Earlier that same year, an advertisement was placed in the Pennsylvania Gazette for a Spanish sailor who had escaped jail, and was said to be wearing 'a round sailor's hat, covered with black oil cloth.' The rest of his clothing is highly unusual, and so it may well be that this hat is because of his Spanish maritime tradition, not British.

The Pennsylvania Gazette, January 14, 1789, page 3

What was the purpose of the canvas hat? The obvious assumption is for weatherproofing. Canvas sewn onto felt could prevent the felt from absorbing moisture. This would be doubly true of a hat covered with oil cloth. It is often asserted that this is where the name Jack Tar springs from.
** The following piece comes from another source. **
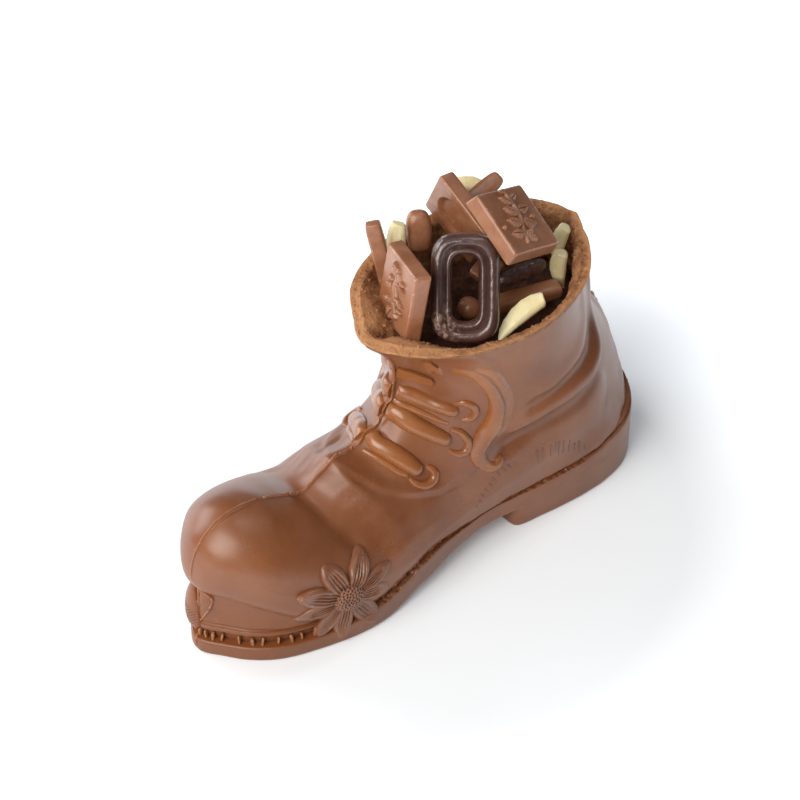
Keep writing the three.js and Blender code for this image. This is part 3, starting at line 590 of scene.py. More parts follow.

Tar is ubiquitous on sailing ships and undeniably sailors were referred to as tars. It even forms the name of this blog. But tar need not come from hats alone. There are numerous runaway advertisements that refer to sailors with clothing covered in tar. Was this intentionally applied for waterproofing, or was it just the result of working on a ship?
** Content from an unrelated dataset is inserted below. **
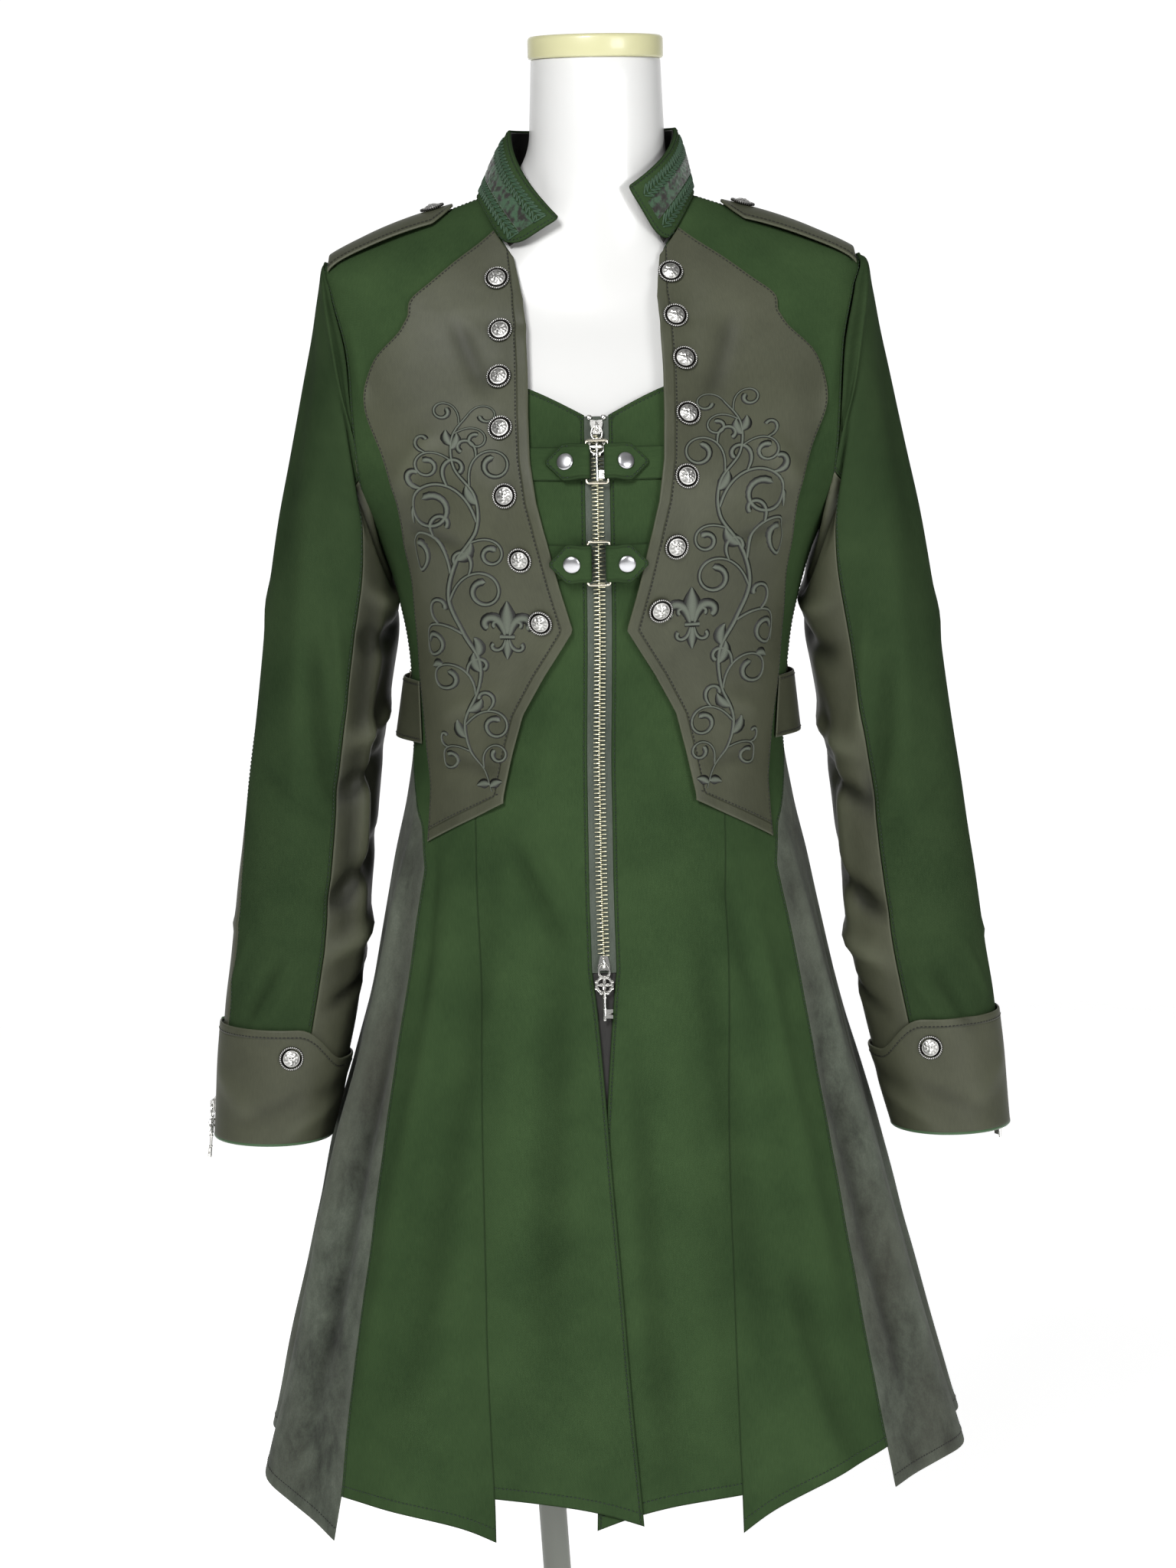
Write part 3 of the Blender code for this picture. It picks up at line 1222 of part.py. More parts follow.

Adam Hodges-LeClaire's tar stained petticoat trousers
after L'Hermione's 2015 Atlantic voyage

Visual representations of sailor clothing (the focus of this blog) are too vague and indeterminate to draw any conclusions on the material of hats, but the documentary record for canvas hats is sparse, and silent on intentionally tarring hats.

Though the General Carleton hat was covered in tar, the ship's cargo included tar, which came apart after she sank and coated the artifacts that survive. Matthew Brenckle later told me "It is difficult to say if that was placed there before the wreck or not. I tend to think that that reason the runaway descriptions mentioned hats covered in canvas is that the canvas was left white, and was therefore distinctive." He also had this to say:
In reviewing my notes and looking at the photos I took in Poland, it is clear that the canvas was applied to the hat in an attempt to prolong the life of what was a really beat up piece of clothing.  The brim and crown had significant sections missing- the period repairs or attempts to stabilize it are clearly visible on the underside of the brim.
In short, tarpaulin hats, as such, have virtually no documentary evidence. Hats covered in canvas, likely to prolong the life of those hats, have some support, but are still rather rare. Felt hats and various kinds of caps are overwhelming supported by documentary evidence, and clearly formed the vast majority of sailors' head wear.

[1] The 1911 transcription of The Logs of the Serapis - Alliance - Ariel Under the Command of John Paul Jones, 1779-1780 states that John Atwood joined the crew of the Bon Homme Richard on April 6, 1779 at PaimbÅ“uf in western France, and deserted on July 6 in L'Orient. His freedom wasn't long lived. A calendar of John Paul Jones manuscripts in the Library of Congress, published in 1903, states that he was court-martialed on July 29, 1779 and found guilty of desertion.